**What is needed**
Give back, unchanged, the line with "build_basin(STEEL)", the line with "zip(*points))), Vector(map(max, zip(*points)))", and every line between them, and no other line.

**Collected data**

****************************************

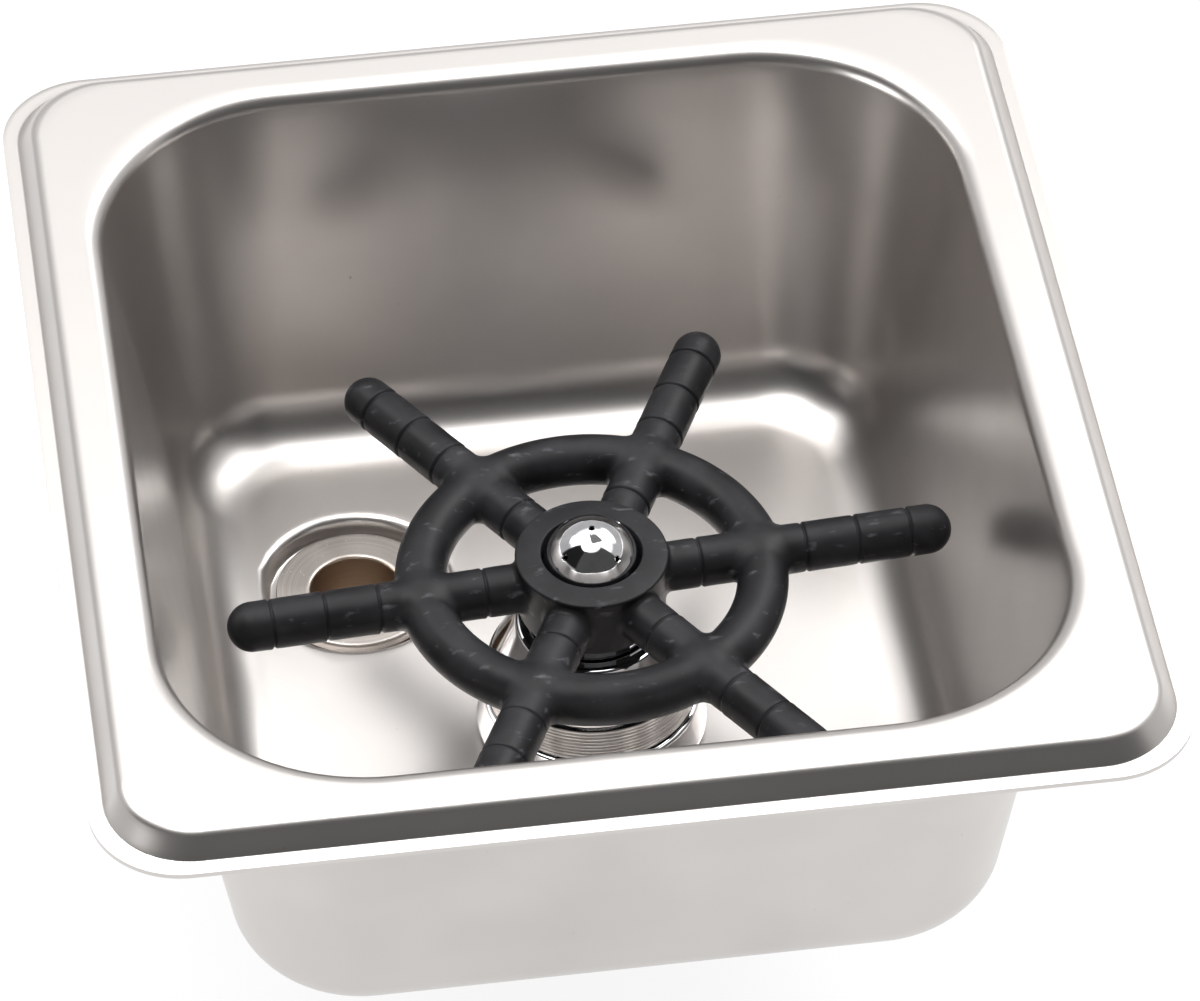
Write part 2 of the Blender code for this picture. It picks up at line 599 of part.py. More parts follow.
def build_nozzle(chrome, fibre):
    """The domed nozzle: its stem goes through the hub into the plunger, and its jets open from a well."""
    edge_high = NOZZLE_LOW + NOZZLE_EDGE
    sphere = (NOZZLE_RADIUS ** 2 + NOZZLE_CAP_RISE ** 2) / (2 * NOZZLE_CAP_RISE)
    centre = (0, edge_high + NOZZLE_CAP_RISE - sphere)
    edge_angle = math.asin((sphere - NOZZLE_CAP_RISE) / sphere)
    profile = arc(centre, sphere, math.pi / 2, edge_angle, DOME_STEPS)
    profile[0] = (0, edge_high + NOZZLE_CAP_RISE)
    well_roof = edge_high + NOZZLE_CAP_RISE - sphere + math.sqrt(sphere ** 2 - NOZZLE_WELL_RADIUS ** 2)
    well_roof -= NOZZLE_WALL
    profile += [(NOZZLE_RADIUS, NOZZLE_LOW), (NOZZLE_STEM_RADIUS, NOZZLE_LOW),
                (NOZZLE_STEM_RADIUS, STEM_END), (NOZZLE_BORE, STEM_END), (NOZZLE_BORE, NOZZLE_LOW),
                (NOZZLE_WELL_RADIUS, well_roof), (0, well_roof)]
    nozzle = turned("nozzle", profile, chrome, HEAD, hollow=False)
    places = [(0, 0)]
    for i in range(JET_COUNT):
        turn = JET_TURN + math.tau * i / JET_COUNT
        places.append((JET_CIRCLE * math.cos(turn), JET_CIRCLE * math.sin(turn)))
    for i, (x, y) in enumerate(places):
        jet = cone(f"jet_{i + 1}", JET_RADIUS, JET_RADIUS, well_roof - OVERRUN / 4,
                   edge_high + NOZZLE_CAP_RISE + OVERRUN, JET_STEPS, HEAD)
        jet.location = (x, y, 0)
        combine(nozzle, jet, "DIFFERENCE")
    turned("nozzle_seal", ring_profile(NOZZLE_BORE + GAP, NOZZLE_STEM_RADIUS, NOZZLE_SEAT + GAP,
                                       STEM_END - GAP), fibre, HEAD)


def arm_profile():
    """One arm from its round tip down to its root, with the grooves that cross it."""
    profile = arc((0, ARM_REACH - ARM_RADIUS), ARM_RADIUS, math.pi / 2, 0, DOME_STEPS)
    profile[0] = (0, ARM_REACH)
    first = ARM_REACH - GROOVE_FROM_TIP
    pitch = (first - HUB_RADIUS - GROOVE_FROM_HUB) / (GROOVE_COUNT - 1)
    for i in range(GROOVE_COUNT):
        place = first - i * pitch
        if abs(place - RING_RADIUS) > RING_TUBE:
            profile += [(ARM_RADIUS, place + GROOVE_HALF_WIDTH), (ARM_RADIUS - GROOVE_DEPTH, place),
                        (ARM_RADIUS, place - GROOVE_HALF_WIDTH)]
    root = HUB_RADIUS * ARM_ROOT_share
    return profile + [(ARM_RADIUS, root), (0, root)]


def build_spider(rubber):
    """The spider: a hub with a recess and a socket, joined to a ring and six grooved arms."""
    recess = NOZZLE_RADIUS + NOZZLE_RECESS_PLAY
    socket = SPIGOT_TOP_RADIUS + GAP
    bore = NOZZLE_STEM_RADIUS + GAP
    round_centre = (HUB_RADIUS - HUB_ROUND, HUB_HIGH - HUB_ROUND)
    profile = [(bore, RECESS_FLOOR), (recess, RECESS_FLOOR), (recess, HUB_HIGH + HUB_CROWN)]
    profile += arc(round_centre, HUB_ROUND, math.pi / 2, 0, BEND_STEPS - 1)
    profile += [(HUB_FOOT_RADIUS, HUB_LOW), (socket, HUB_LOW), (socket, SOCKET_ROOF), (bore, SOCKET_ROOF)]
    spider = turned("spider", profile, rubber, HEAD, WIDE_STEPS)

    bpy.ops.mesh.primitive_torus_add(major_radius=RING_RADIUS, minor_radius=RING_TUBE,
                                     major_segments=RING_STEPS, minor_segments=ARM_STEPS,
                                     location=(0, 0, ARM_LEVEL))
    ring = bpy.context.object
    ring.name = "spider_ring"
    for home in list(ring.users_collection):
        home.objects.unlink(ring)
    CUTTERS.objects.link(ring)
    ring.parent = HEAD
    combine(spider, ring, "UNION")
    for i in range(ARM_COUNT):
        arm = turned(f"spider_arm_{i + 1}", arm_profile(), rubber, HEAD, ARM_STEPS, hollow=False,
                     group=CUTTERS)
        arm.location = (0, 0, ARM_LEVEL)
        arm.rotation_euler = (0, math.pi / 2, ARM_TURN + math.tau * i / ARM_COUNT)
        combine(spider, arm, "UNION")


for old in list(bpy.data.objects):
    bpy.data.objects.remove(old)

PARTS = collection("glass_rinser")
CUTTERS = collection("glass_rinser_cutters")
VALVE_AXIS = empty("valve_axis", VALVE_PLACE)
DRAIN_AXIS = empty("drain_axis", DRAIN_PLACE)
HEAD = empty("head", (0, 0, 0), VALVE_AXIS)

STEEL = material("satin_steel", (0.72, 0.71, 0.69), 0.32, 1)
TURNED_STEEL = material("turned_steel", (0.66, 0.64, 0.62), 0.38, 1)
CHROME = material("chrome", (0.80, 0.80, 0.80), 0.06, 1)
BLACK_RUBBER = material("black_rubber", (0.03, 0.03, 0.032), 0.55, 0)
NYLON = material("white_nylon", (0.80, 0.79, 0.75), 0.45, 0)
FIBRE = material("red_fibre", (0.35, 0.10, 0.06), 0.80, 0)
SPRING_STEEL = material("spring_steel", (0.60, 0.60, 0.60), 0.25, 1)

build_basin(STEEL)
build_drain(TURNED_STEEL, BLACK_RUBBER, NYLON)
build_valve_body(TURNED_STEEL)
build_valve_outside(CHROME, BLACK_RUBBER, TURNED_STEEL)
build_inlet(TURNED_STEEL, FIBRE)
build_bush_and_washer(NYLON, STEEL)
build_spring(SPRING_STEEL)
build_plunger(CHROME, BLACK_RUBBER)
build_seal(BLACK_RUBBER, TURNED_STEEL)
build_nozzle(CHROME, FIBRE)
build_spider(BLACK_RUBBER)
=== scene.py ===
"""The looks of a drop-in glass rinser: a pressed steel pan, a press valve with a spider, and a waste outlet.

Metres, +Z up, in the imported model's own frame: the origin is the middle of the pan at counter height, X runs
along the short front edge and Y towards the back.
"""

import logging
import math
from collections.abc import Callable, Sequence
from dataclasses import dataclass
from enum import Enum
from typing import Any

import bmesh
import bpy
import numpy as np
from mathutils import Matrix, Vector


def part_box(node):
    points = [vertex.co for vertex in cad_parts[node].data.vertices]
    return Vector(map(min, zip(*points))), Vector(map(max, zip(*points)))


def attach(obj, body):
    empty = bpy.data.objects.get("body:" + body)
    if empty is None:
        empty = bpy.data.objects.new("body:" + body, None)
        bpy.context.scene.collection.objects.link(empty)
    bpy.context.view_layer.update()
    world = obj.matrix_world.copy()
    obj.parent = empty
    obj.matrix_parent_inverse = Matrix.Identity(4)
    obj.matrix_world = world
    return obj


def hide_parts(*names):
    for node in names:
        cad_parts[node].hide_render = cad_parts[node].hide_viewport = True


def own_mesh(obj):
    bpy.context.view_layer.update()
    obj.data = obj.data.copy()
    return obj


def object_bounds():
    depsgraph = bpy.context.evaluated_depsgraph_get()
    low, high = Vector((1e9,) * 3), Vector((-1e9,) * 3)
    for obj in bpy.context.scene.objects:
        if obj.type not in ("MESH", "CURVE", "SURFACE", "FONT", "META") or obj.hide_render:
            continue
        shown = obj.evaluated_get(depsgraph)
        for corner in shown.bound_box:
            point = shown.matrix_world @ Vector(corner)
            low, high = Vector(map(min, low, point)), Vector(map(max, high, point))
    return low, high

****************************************

**Worked answer**
build_basin(STEEL)
build_drain(TURNED_STEEL, BLACK_RUBBER, NYLON)
build_valve_body(TURNED_STEEL)
build_valve_outside(CHROME, BLACK_RUBBER, TURNED_STEEL)
build_inlet(TURNED_STEEL, FIBRE)
build_bush_and_washer(NYLON, STEEL)
build_spring(SPRING_STEEL)
build_plunger(CHROME, BLACK_RUBBER)
build_seal(BLACK_RUBBER, TURNED_STEEL)
build_nozzle(CHROME, FIBRE)
build_spider(BLACK_RUBBER)
=== scene.py ===
"""The looks of a drop-in glass rinser: a pressed steel pan, a press valve with a spider, and a waste outlet.

Metres, +Z up, in the imported model's own frame: the origin is the middle of the pan at counter height, X runs
along the short front edge and Y towards the back.
"""

import logging
import math
from collections.abc import Callable, Sequence
from dataclasses import dataclass
from enum import Enum
from typing import Any

import bmesh
import bpy
import numpy as np
from mathutils import Matrix, Vector


def part_box(node):
    points = [vertex.co for vertex in cad_parts[node].data.vertices]
    return Vector(map(min, zip(*points))), Vector(map(max, zip(*points)))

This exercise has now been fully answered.